**WHAT THE TASK ASKS:**
Can the data below be set down again exactly, line for line?

········

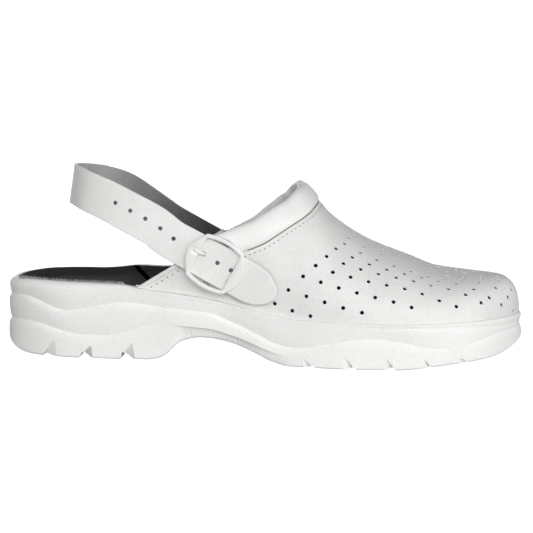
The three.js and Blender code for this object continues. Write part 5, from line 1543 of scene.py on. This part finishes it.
def soft_light(name, place, target, size, power):
    lamp = bpy.data.lights.new(name, "AREA")
    lamp.shape = "RECTANGLE"
    lamp.size, lamp.size_y = size
    lamp.energy = power
    holder = bpy.data.objects.new(name, lamp)
    bpy.context.scene.collection.objects.link(holder)
    holder.visible_camera = False
    holder.location = place
    holder.rotation_euler = (Vector(target) - Vector(place)).to_track_quat("-Z", "Y").to_euler()


CAMERA_ANGLES = (math.radians(3) - 0.000806, 0.137296, 0.0127954)
CAMERA_PLACE = (46.579, -888.780, 170)
FOCUS_SHARE = 1623.63 / 533
SENSOR = 36


def make_camera():
    """The camera of the photo, from its turn, its pitch downwards and its roll."""
    turn, pitch, roll = CAMERA_ANGLES
    look = Vector((-math.sin(turn) * math.cos(pitch), math.cos(turn) * math.cos(pitch), -math.sin(pitch)))
    right = look.cross(Vector((0, 0, 1))).normalized()
    up = right.cross(look)
    across = math.cos(roll) * right + math.sin(roll) * up
    upward = -math.sin(roll) * right + math.cos(roll) * up
    view = bpy.data.cameras.new("photo_camera")
    view.sensor_width = SENSOR
    view.lens = SENSOR * FOCUS_SHARE
    view.clip_start, view.clip_end = 0.05, 20
    holder = bpy.data.objects.new("photo_camera", view)
    bpy.context.scene.collection.objects.link(holder)
    place = Vector(np.array(CAMERA_PLACE) + SHIFT) * MM
    holder.matrix_world = Matrix.Translation(place) @ Matrix((across, upward, -look)).transposed().to_4x4()
    bpy.context.scene.camera = holder


# Lights: name, place and target in metres, width and height, power
LIGHTS = [
    ("front_light", (0.35, -1.45, 0.55), (0, 0, 0.04), (1.2, 0.9), 14.5),
    ("left_light", (-1.2, -0.6, 0.5), (-0.05, 0, 0.03), (0.7, 0.6), 3),
    ("right_light", (1.1, -0.75, 0.22), (0.1, 0, 0.03), (0.7, 0.4), 4.5),
    ("rear_light", (-0.3, 1.3, 0.14), (0, 0, 0.04), (1.0, 0.3), 7),
]

make_floor()
for light in LIGHTS:
    soft_light(*light)
world = bpy.data.worlds.new("studio_air")
world.use_nodes = True
world.node_tree.nodes["Background"].inputs["Color"].default_value = (1, 1, 1, 1)
world.node_tree.nodes["Background"].inputs["Strength"].default_value = 0.2
bpy.context.scene.world = world
bpy.context.scene.view_settings.view_transform = "Standard"
make_camera()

········

**TASK ANSWER:**
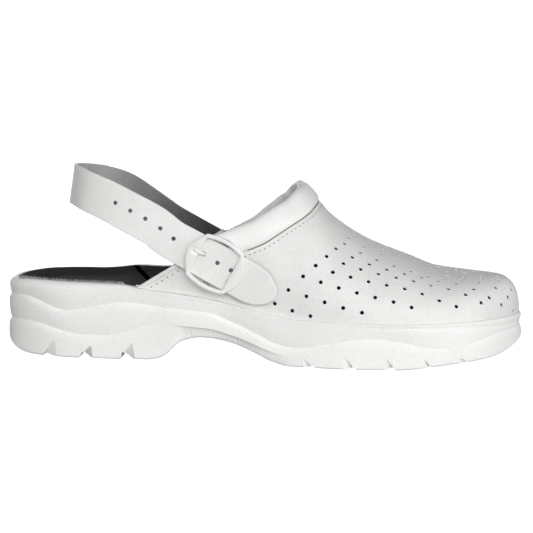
The three.js and Blender code for this object continues. Write part 5, from line 1543 of scene.py on. This part finishes it.
def soft_light(name, place, target, size, power):
    lamp = bpy.data.lights.new(name, "AREA")
    lamp.shape = "RECTANGLE"
    lamp.size, lamp.size_y = size
    lamp.energy = power
    holder = bpy.data.objects.new(name, lamp)
    bpy.context.scene.collection.objects.link(holder)
    holder.visible_camera = False
    holder.location = place
    holder.rotation_euler = (Vector(target) - Vector(place)).to_track_quat("-Z", "Y").to_euler()


CAMERA_ANGLES = (math.radians(3) - 0.000806, 0.137296, 0.0127954)
CAMERA_PLACE = (46.579, -888.780, 170)
FOCUS_SHARE = 1623.63 / 533
SENSOR = 36


def make_camera():
    """The camera of the photo, from its turn, its pitch downwards and its roll."""
    turn, pitch, roll = CAMERA_ANGLES
    look = Vector((-math.sin(turn) * math.cos(pitch), math.cos(turn) * math.cos(pitch), -math.sin(pitch)))
    right = look.cross(Vector((0, 0, 1))).normalized()
    up = right.cross(look)
    across = math.cos(roll) * right + math.sin(roll) * up
    upward = -math.sin(roll) * right + math.cos(roll) * up
    view = bpy.data.cameras.new("photo_camera")
    view.sensor_width = SENSOR
    view.lens = SENSOR * FOCUS_SHARE
    view.clip_start, view.clip_end = 0.05, 20
    holder = bpy.data.objects.new("photo_camera", view)
    bpy.context.scene.collection.objects.link(holder)
    place = Vector(np.array(CAMERA_PLACE) + SHIFT) * MM
    holder.matrix_world = Matrix.Translation(place) @ Matrix((across, upward, -look)).transposed().to_4x4()
    bpy.context.scene.camera = holder


# Lights: name, place and target in metres, width and height, power
LIGHTS = [
    ("front_light", (0.35, -1.45, 0.55), (0, 0, 0.04), (1.2, 0.9), 14.5),
    ("left_light", (-1.2, -0.6, 0.5), (-0.05, 0, 0.03), (0.7, 0.6), 3),
    ("right_light", (1.1, -0.75, 0.22), (0.1, 0, 0.03), (0.7, 0.4), 4.5),
    ("rear_light", (-0.3, 1.3, 0.14), (0, 0, 0.04), (1.0, 0.3), 7),
]

make_floor()
for light in LIGHTS:
    soft_light(*light)
world = bpy.data.worlds.new("studio_air")
world.use_nodes = True
world.node_tree.nodes["Background"].inputs["Color"].default_value = (1, 1, 1, 1)
world.node_tree.nodes["Background"].inputs["Strength"].default_value = 0.2
bpy.context.scene.world = world
bpy.context.scene.view_settings.view_transform = "Standard"
make_camera()